REQUIREMENT => Extract exactly the run of lines starting at the line that holds "before = set(bpy.data.objects)" and ending at the line that holds "obj.matrix_world = Matrix.Identity(4)", both included.

=====

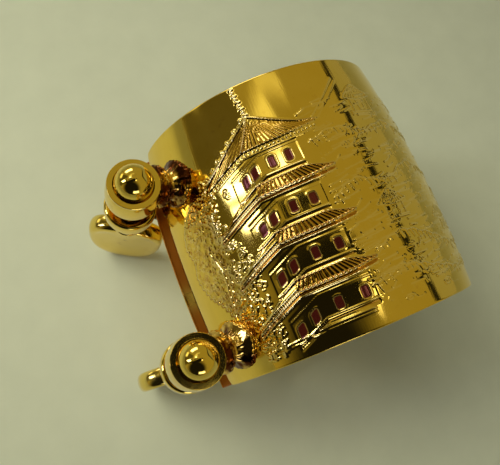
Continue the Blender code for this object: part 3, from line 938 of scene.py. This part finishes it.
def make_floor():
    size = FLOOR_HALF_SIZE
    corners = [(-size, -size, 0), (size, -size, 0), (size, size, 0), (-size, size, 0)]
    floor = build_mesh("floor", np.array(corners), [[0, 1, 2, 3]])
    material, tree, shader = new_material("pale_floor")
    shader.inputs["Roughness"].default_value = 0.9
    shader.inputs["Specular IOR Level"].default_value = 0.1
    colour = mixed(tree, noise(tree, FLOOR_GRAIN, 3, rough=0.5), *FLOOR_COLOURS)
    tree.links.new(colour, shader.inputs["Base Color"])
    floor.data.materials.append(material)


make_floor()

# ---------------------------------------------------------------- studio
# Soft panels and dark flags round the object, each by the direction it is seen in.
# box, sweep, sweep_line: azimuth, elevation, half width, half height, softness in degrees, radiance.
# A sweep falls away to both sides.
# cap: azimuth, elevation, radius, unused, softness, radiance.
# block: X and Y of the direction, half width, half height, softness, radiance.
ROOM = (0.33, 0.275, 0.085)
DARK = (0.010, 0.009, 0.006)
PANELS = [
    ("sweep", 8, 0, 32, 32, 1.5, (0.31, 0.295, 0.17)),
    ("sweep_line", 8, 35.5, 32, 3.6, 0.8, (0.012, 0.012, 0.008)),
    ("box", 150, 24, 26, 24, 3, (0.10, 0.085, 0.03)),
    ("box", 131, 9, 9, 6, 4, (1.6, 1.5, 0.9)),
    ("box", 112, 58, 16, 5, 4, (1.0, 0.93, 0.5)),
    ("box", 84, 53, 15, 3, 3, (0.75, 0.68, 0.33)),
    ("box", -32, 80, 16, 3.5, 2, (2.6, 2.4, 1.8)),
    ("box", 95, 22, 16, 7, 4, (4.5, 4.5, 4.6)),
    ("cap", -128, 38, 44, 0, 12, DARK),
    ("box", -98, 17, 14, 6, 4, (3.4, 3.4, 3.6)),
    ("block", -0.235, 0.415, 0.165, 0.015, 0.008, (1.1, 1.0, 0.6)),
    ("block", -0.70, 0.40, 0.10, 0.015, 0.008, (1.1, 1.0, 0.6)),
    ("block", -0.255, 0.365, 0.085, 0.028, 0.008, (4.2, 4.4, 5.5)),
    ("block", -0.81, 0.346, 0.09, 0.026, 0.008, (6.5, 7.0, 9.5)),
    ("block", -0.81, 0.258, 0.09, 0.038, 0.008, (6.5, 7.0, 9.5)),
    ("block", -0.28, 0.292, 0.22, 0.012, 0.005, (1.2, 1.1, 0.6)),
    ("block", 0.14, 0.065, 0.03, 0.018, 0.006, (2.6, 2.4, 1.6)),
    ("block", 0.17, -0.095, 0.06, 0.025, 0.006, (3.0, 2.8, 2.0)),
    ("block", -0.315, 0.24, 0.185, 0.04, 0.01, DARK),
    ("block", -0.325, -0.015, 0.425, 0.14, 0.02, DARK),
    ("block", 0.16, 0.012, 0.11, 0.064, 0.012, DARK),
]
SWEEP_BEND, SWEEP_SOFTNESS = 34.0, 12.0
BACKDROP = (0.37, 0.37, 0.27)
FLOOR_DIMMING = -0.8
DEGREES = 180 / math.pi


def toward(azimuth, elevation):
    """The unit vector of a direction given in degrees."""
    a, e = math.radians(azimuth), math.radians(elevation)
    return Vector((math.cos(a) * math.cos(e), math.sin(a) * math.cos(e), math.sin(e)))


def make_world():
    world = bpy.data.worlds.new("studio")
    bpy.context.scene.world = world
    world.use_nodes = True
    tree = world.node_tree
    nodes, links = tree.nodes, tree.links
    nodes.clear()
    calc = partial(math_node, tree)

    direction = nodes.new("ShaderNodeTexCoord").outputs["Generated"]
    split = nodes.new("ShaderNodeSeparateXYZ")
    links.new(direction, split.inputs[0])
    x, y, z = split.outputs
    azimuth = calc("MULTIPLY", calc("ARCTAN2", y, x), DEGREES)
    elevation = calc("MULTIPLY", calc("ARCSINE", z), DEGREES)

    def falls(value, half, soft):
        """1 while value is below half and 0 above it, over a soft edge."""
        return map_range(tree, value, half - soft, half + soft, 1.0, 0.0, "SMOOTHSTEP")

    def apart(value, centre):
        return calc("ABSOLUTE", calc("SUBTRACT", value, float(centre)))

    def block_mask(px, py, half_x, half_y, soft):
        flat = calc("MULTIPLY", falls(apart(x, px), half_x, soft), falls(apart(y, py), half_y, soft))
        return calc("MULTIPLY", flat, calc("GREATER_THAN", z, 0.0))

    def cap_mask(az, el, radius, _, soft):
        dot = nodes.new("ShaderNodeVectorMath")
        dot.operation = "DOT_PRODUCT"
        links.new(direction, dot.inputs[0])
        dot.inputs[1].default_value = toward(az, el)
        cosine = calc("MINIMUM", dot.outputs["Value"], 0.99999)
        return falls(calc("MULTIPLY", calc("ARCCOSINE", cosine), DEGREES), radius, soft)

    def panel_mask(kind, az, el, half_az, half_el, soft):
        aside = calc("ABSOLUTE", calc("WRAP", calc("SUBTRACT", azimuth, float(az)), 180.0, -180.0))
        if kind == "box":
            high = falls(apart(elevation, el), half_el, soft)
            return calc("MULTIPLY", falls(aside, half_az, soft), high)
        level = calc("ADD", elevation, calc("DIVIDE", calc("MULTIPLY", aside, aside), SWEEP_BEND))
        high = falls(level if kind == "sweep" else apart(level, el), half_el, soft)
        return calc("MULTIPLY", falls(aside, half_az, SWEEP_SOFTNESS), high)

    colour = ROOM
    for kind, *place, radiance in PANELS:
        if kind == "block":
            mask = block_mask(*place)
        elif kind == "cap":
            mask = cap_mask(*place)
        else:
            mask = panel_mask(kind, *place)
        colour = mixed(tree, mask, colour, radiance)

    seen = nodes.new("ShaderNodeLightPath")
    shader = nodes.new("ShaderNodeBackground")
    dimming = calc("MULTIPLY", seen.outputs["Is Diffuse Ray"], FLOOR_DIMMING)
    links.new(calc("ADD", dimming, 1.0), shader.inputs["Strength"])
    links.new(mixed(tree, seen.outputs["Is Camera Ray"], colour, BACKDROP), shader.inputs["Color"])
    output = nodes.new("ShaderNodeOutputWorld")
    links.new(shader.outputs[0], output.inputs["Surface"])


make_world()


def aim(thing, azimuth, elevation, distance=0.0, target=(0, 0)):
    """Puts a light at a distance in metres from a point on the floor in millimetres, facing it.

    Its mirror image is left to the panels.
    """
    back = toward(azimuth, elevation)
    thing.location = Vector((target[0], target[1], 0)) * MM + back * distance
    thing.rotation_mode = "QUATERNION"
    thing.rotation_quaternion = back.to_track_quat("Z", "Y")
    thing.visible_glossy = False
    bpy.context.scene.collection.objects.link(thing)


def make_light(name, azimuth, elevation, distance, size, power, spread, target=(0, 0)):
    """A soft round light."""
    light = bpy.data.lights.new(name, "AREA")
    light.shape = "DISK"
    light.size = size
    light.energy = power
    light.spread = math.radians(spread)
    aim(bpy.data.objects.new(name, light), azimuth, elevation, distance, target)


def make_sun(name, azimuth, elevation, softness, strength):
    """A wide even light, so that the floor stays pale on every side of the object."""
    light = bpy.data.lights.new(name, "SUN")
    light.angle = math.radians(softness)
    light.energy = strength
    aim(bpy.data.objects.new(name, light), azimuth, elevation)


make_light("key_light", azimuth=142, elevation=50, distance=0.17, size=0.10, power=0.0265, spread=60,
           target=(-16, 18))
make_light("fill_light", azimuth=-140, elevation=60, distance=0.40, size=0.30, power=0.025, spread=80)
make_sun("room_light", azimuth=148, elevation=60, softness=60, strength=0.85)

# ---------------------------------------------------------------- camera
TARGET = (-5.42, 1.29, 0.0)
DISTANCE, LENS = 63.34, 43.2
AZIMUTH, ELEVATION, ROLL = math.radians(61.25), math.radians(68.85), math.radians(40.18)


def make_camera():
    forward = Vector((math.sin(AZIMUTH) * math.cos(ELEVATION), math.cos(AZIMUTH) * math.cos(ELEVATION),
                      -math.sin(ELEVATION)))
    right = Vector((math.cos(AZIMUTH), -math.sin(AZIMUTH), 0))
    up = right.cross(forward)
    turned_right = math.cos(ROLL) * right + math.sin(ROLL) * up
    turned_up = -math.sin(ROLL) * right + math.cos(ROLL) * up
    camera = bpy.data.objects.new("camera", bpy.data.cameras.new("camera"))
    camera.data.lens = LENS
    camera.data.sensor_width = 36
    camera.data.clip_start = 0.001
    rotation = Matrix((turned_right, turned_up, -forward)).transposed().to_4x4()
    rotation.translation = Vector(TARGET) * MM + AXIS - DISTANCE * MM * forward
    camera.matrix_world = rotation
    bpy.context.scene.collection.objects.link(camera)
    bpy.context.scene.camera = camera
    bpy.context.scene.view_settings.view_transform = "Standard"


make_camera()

=====

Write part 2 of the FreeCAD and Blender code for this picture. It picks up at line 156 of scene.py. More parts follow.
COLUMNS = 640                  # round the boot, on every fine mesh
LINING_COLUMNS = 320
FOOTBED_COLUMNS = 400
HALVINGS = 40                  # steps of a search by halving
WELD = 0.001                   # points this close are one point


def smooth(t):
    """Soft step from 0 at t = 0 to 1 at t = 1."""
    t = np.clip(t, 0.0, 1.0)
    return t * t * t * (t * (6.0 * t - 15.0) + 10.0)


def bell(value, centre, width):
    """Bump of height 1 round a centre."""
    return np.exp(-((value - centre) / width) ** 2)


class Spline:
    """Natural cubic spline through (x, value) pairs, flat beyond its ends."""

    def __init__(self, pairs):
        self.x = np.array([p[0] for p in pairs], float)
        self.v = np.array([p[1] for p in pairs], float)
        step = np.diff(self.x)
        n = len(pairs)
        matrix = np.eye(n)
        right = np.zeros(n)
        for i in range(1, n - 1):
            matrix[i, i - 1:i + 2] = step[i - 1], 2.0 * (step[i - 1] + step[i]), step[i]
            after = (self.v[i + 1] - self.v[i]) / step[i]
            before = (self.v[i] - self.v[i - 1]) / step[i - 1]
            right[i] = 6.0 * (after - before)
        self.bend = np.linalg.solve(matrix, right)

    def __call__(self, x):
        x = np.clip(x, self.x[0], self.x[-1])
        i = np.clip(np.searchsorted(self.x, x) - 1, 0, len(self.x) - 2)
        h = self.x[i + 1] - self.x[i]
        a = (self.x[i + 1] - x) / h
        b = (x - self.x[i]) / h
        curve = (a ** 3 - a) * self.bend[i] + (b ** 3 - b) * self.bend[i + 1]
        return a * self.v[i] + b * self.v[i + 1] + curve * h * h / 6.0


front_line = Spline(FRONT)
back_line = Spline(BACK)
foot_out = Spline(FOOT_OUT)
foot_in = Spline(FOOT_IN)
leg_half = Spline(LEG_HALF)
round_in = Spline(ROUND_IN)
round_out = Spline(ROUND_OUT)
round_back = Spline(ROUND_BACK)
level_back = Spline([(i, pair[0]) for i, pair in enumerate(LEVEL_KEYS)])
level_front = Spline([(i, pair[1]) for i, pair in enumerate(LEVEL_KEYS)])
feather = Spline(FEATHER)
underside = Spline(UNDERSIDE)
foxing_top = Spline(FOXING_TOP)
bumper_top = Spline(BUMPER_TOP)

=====

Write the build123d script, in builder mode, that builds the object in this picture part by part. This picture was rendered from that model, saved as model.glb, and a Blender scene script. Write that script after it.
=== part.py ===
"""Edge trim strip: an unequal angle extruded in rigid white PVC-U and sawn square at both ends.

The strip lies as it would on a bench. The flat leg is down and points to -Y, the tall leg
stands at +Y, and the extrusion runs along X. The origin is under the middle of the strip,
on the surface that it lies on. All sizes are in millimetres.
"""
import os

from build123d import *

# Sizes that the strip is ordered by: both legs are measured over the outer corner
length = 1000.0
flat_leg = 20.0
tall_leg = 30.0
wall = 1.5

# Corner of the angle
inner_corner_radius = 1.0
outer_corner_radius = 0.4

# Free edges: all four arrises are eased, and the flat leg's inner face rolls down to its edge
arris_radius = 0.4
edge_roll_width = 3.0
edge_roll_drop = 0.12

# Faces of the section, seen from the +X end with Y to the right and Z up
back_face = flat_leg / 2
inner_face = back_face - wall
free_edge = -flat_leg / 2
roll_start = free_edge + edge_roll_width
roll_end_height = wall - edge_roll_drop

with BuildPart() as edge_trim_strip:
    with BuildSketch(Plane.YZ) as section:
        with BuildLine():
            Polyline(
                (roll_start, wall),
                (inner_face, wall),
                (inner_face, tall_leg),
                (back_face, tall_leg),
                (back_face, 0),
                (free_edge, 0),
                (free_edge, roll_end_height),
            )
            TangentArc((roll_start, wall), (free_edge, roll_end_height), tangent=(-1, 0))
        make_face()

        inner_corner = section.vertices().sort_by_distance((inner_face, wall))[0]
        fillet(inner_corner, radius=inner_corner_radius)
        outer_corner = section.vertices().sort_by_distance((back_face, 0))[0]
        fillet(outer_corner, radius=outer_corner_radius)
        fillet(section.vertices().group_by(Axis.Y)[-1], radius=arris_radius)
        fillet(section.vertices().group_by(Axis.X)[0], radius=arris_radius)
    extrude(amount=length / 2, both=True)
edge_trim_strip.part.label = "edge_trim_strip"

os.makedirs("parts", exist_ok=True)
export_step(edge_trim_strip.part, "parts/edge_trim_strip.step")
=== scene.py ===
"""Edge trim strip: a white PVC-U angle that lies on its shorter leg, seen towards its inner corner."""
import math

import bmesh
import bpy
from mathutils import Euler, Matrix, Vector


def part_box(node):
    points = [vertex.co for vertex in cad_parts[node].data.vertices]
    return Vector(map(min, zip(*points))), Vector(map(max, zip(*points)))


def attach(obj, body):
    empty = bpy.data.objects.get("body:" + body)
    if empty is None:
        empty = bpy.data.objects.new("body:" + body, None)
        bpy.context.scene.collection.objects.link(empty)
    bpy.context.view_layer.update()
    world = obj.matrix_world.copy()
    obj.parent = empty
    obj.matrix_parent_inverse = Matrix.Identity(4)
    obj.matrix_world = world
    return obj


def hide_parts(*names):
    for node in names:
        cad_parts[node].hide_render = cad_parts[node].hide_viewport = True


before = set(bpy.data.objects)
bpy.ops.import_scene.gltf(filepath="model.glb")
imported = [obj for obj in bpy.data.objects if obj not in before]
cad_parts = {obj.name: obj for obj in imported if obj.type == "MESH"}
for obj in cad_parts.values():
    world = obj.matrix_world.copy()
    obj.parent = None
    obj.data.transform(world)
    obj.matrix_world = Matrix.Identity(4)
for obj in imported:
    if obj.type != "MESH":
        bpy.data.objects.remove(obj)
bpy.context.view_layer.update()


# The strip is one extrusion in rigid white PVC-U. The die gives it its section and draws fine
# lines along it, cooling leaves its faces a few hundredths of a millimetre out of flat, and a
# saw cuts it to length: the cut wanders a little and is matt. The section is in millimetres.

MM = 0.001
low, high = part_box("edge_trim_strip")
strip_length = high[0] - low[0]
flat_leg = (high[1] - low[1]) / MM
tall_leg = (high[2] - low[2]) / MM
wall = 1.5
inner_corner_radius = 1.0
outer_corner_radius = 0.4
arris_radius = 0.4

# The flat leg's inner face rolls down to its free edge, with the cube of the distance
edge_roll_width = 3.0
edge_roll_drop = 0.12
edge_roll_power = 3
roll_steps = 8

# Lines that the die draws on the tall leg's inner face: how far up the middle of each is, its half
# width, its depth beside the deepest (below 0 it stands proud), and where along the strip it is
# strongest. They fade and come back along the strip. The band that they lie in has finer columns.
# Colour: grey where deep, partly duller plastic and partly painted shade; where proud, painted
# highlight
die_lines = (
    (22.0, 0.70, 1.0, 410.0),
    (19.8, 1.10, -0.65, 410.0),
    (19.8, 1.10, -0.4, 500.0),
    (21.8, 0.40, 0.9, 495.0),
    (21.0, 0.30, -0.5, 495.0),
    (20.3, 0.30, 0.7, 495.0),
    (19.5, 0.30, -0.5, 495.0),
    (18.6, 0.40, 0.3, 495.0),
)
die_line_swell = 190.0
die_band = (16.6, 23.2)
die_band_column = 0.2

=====

SOLUTION TO THIS PROBLEM =>
before = set(bpy.data.objects)
bpy.ops.import_scene.gltf(filepath="model.glb")
imported = [obj for obj in bpy.data.objects if obj not in before]
cad_parts = {obj.name: obj for obj in imported if obj.type == "MESH"}
for obj in cad_parts.values():
    world = obj.matrix_world.copy()
    obj.parent = None
    obj.data.transform(world)
    obj.matrix_world = Matrix.Identity(4)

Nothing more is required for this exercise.